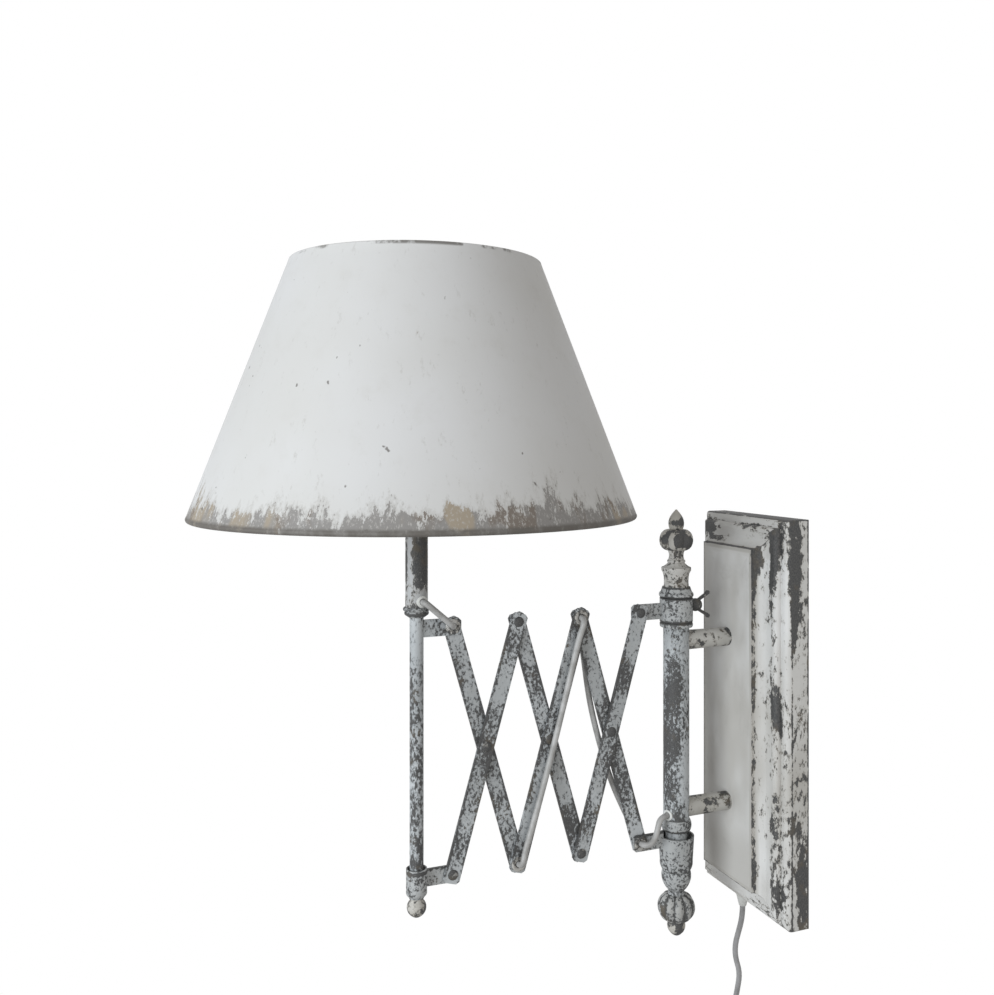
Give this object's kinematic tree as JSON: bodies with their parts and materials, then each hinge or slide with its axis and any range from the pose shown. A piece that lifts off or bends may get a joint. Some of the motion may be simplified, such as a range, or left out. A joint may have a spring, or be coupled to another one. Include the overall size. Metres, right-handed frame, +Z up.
{
  "type": "accordion wall lamp",
  "caption": "Wall lamp with a tall moulded wall plate, a turned column, a lazy-tongs arm that folds out, and a conical metal shade on a swivelling pole.",
  "frame": {"origin": "centre of the wall plate's back, on the wall", "axes": "+Z up, +Y into the wall, the arm reaches towards -Y"},
  "size_m": [0.3782, 0.5451, 0.8549],
  "materials": {
    "painted_metal": "worn off-white paint over dark steel",
    "shade_paint": "matt off-white paint, worn at the bottom edge",
    "bare_steel": "dark bare steel",
    "zinc_steel": "zinc plated",
    "white_rubber": "matt",
    "white_cord": "matt",
    "white_plastic": "satin",
    "black_plastic": "satin",
    "pin_metal": "polished"
  },
  "bodies": {
    "wall_unit": {"wall_plate": "painted_metal", "mounting_strap": "zinc_steel", "nipples": "zinc_steel", "nipple_nuts": "zinc_steel", "terminal_block": "white_plastic", "standoffs": "painted_metal", "column_tube": "painted_metal", "stop_ring": "painted_metal", "flange_ring": "painted_metal", "finial_cup": "painted_metal", "top_ball": "painted_metal", "top_bud": "painted_metal", "finial_stud": "bare_steel", "lower_bead": "painted_metal", "guide_rod": "painted_metal", "vase": "painted_metal", "melon_ball": "painted_metal", "tip_ball": "painted_metal", "lower_stud": "bare_steel", "column_grommet": "white_rubber", "inner_cords": "white_cord", "strain_relief": "white_rubber", "supply_cord_lead": "white_cord", "supply_cord_coil": "white_cord", "cord_tie": "white_plastic", "plug_body": "white_plastic", "plug_pins": "pin_metal"},
    "collar": {"upper_collar": "painted_metal", "rivet_collar": "bare_steel"},
    "wing_screw": {"wing_screw": "painted_metal"},
    "front_wall_bar": {"bar_front_wall": "painted_metal", "rivets_front_wall": "bare_steel"},
    "back_wall_bar": {"bar_back_wall": "painted_metal", "eyelet_back_wall": "bare_steel", "cord_back_wall": "white_cord"},
    "front_middle_bar": {"bar_front_middle": "painted_metal", "rivets_front_middle": "bare_steel", "cord_front_middle": "white_cord"},
    "back_middle_bar": {"bar_back_middle": "painted_metal", "rivet_back_middle": "bare_steel"},
    "front_lamp_bar": {"bar_front_lamp": "painted_metal", "rivets_front_lamp": "bare_steel"},
    "back_lamp_bar": {"bar_back_lamp": "painted_metal", "cord_back_lamp": "white_cord"},
    "lamp": {"pole_tube": "painted_metal", "eyelet_pole": "bare_steel", "stem_beads": "painted_metal", "stem_tube": "painted_metal", "stem_grommet": "white_rubber", "ball_finial": "painted_metal", "lampholder_base": "black_plastic", "lampholder_skirt": "black_plastic", "shade_ring_nut": "black_plastic", "shade_spider": "bare_steel", "shade": "shade_paint", "stem_cord": "white_cord"},
    "lamp_sleeve": {"lamp_sleeve": "painted_metal"},
    "lower_sleeve": {"lower_sleeve": "painted_metal", "eyelet_lower_sleeve": "bare_steel", "arm_cord_loop": "white_cord"}
  },
  "joints": [
    {"name": "swivel", "type": "hinge", "parent": "wall_unit", "child": "collar", "pos_m": [0, -0.1, 0.1025], "axis": [0, 0, 1], "range_deg": [-65, 65]},
    {"name": "wing_turn", "type": "hinge", "parent": "collar", "child": "wing_screw", "pos_m": [0, -0.08, 0.1055], "axis": [0, 1, 0], "range_deg": [-180, 180]},
    {"name": "fold", "type": "hinge", "parent": "collar", "child": "front_wall_bar", "pos_m": [0, -0.1395, 0.1015], "axis": [-1, 0, 0], "range_deg": [0, 10.93]},
    {"name": "cross_wall", "type": "hinge", "parent": "front_wall_bar", "child": "back_wall_bar", "pos_m": [0, -0.17025, -0.00672], "axis": [-1, 0, 0], "range_deg": [-21.86, 0]},
    {"name": "upper_pivot_wall", "type": "hinge", "parent": "back_wall_bar", "child": "front_middle_bar", "pos_m": [0, -0.201, 0.1015], "axis": [-1, 0, 0], "range_deg": [0, 21.86]},
    {"name": "cross_middle", "type": "hinge", "parent": "front_middle_bar", "child": "back_middle_bar", "pos_m": [0, -0.23175, -0.00672], "axis": [-1, 0, 0], "range_deg": [-21.86, 0]},
    {"name": "upper_pivot_lamp", "type": "hinge", "parent": "back_middle_bar", "child": "front_lamp_bar", "pos_m": [0, -0.2625, 0.1015], "axis": [-1, 0, 0], "range_deg": [0, 21.86]},
    {"name": "cross_lamp", "type": "hinge", "parent": "front_lamp_bar", "child": "back_lamp_bar", "pos_m": [0, -0.29325, -0.00672], "axis": [-1, 0, 0], "range_deg": [-21.86, 0]},
    {"name": "pole_pivot", "type": "hinge", "parent": "back_lamp_bar", "child": "lamp", "pos_m": [0, -0.324, 0.1015], "axis": [-1, 0, 0], "range_deg": [0, 10.93]},
    {"name": "lamp_sleeve_pivot", "type": "hinge", "parent": "front_lamp_bar", "child": "lamp_sleeve", "pos_m": [0, -0.324, -0.11493], "axis": [-1, 0, 0], "range_deg": [-10.93, 0]},
    {"name": "lower_sleeve_pivot", "type": "hinge", "parent": "back_wall_bar", "child": "lower_sleeve", "pos_m": [0, -0.1395, -0.11493], "axis": [-1, 0, 0], "range_deg": [0, 10.93]}
  ],
  "couplings": [
    {"joint": "cross_wall", "follows": "fold", "ratio": -2},
    {"joint": "upper_pivot_wall", "follows": "fold", "ratio": 2},
    {"joint": "cross_middle", "follows": "fold", "ratio": -2},
    {"joint": "upper_pivot_lamp", "follows": "fold", "ratio": 2},
    {"joint": "cross_lamp", "follows": "fold", "ratio": -2},
    {"joint": "pole_pivot", "follows": "fold", "ratio": 1},
    {"joint": "lamp_sleeve_pivot", "follows": "fold", "ratio": -1},
    {"joint": "lower_sleeve_pivot", "follows": "fold", "ratio": 1}
  ]
}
——
Repeat the material in full, exactly as it stands.

ANSWER TO THE PROBLEM:
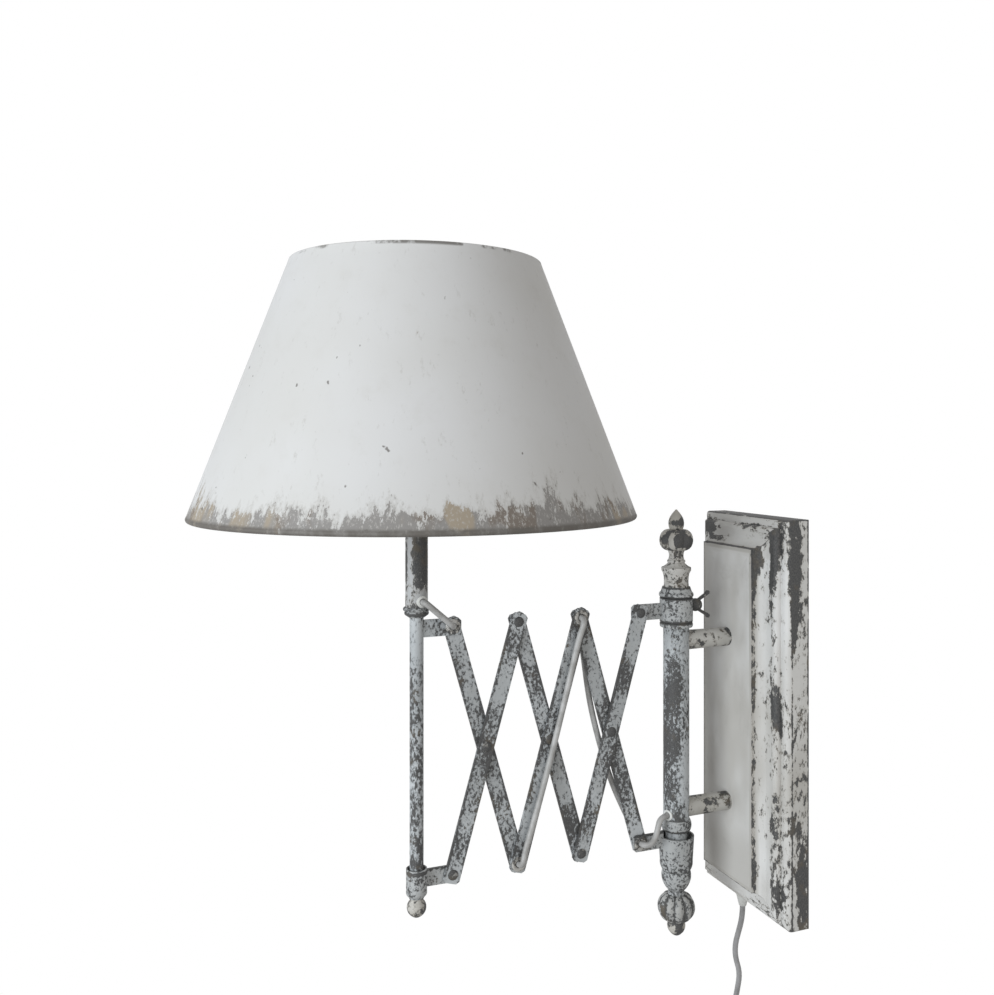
Give this object's kinematic tree as JSON: bodies with their parts and materials, then each hinge or slide with its axis and any range from the pose shown. A piece that lifts off or bends may get a joint. Some of the motion may be simplified, such as a range, or left out. A joint may have a spring, or be coupled to another one. Include the overall size. Metres, right-handed frame, +Z up.
{
  "type": "accordion wall lamp",
  "caption": "Wall lamp with a tall moulded wall plate, a turned column, a lazy-tongs arm that folds out, and a conical metal shade on a swivelling pole.",
  "frame": {"origin": "centre of the wall plate's back, on the wall", "axes": "+Z up, +Y into the wall, the arm reaches towards -Y"},
  "size_m": [0.3782, 0.5451, 0.8549],
  "materials": {
    "painted_metal": "worn off-white paint over dark steel",
    "shade_paint": "matt off-white paint, worn at the bottom edge",
    "bare_steel": "dark bare steel",
    "zinc_steel": "zinc plated",
    "white_rubber": "matt",
    "white_cord": "matt",
    "white_plastic": "satin",
    "black_plastic": "satin",
    "pin_metal": "polished"
  },
  "bodies": {
    "wall_unit": {"wall_plate": "painted_metal", "mounting_strap": "zinc_steel", "nipples": "zinc_steel", "nipple_nuts": "zinc_steel", "terminal_block": "white_plastic", "standoffs": "painted_metal", "column_tube": "painted_metal", "stop_ring": "painted_metal", "flange_ring": "painted_metal", "finial_cup": "painted_metal", "top_ball": "painted_metal", "top_bud": "painted_metal", "finial_stud": "bare_steel", "lower_bead": "painted_metal", "guide_rod": "painted_metal", "vase": "painted_metal", "melon_ball": "painted_metal", "tip_ball": "painted_metal", "lower_stud": "bare_steel", "column_grommet": "white_rubber", "inner_cords": "white_cord", "strain_relief": "white_rubber", "supply_cord_lead": "white_cord", "supply_cord_coil": "white_cord", "cord_tie": "white_plastic", "plug_body": "white_plastic", "plug_pins": "pin_metal"},
    "collar": {"upper_collar": "painted_metal", "rivet_collar": "bare_steel"},
    "wing_screw": {"wing_screw": "painted_metal"},
    "front_wall_bar": {"bar_front_wall": "painted_metal", "rivets_front_wall": "bare_steel"},
    "back_wall_bar": {"bar_back_wall": "painted_metal", "eyelet_back_wall": "bare_steel", "cord_back_wall": "white_cord"},
    "front_middle_bar": {"bar_front_middle": "painted_metal", "rivets_front_middle": "bare_steel", "cord_front_middle": "white_cord"},
    "back_middle_bar": {"bar_back_middle": "painted_metal", "rivet_back_middle": "bare_steel"},
    "front_lamp_bar": {"bar_front_lamp": "painted_metal", "rivets_front_lamp": "bare_steel"},
    "back_lamp_bar": {"bar_back_lamp": "painted_metal", "cord_back_lamp": "white_cord"},
    "lamp": {"pole_tube": "painted_metal", "eyelet_pole": "bare_steel", "stem_beads": "painted_metal", "stem_tube": "painted_metal", "stem_grommet": "white_rubber", "ball_finial": "painted_metal", "lampholder_base": "black_plastic", "lampholder_skirt": "black_plastic", "shade_ring_nut": "black_plastic", "shade_spider": "bare_steel", "shade": "shade_paint", "stem_cord": "white_cord"},
    "lamp_sleeve": {"lamp_sleeve": "painted_metal"},
    "lower_sleeve": {"lower_sleeve": "painted_metal", "eyelet_lower_sleeve": "bare_steel", "arm_cord_loop": "white_cord"}
  },
  "joints": [
    {"name": "swivel", "type": "hinge", "parent": "wall_unit", "child": "collar", "pos_m": [0, -0.1, 0.1025], "axis": [0, 0, 1], "range_deg": [-65, 65]},
    {"name": "wing_turn", "type": "hinge", "parent": "collar", "child": "wing_screw", "pos_m": [0, -0.08, 0.1055], "axis": [0, 1, 0], "range_deg": [-180, 180]},
    {"name": "fold", "type": "hinge", "parent": "collar", "child": "front_wall_bar", "pos_m": [0, -0.1395, 0.1015], "axis": [-1, 0, 0], "range_deg": [0, 10.93]},
    {"name": "cross_wall", "type": "hinge", "parent": "front_wall_bar", "child": "back_wall_bar", "pos_m": [0, -0.17025, -0.00672], "axis": [-1, 0, 0], "range_deg": [-21.86, 0]},
    {"name": "upper_pivot_wall", "type": "hinge", "parent": "back_wall_bar", "child": "front_middle_bar", "pos_m": [0, -0.201, 0.1015], "axis": [-1, 0, 0], "range_deg": [0, 21.86]},
    {"name": "cross_middle", "type": "hinge", "parent": "front_middle_bar", "child": "back_middle_bar", "pos_m": [0, -0.23175, -0.00672], "axis": [-1, 0, 0], "range_deg": [-21.86, 0]},
    {"name": "upper_pivot_lamp", "type": "hinge", "parent": "back_middle_bar", "child": "front_lamp_bar", "pos_m": [0, -0.2625, 0.1015], "axis": [-1, 0, 0], "range_deg": [0, 21.86]},
    {"name": "cross_lamp", "type": "hinge", "parent": "front_lamp_bar", "child": "back_lamp_bar", "pos_m": [0, -0.29325, -0.00672], "axis": [-1, 0, 0], "range_deg": [-21.86, 0]},
    {"name": "pole_pivot", "type": "hinge", "parent": "back_lamp_bar", "child": "lamp", "pos_m": [0, -0.324, 0.1015], "axis": [-1, 0, 0], "range_deg": [0, 10.93]},
    {"name": "lamp_sleeve_pivot", "type": "hinge", "parent": "front_lamp_bar", "child": "lamp_sleeve", "pos_m": [0, -0.324, -0.11493], "axis": [-1, 0, 0], "range_deg": [-10.93, 0]},
    {"name": "lower_sleeve_pivot", "type": "hinge", "parent": "back_wall_bar", "child": "lower_sleeve", "pos_m": [0, -0.1395, -0.11493], "axis": [-1, 0, 0], "range_deg": [0, 10.93]}
  ],
  "couplings": [
    {"joint": "cross_wall", "follows": "fold", "ratio": -2},
    {"joint": "upper_pivot_wall", "follows": "fold", "ratio": 2},
    {"joint": "cross_middle", "follows": "fold", "ratio": -2},
    {"joint": "upper_pivot_lamp", "follows": "fold", "ratio": 2},
    {"joint": "cross_lamp", "follows": "fold", "ratio": -2},
    {"joint": "pole_pivot", "follows": "fold", "ratio": 1},
    {"joint": "lamp_sleeve_pivot", "follows": "fold", "ratio": -1},
    {"joint": "lower_sleeve_pivot", "follows": "fold", "ratio": 1}
  ]
}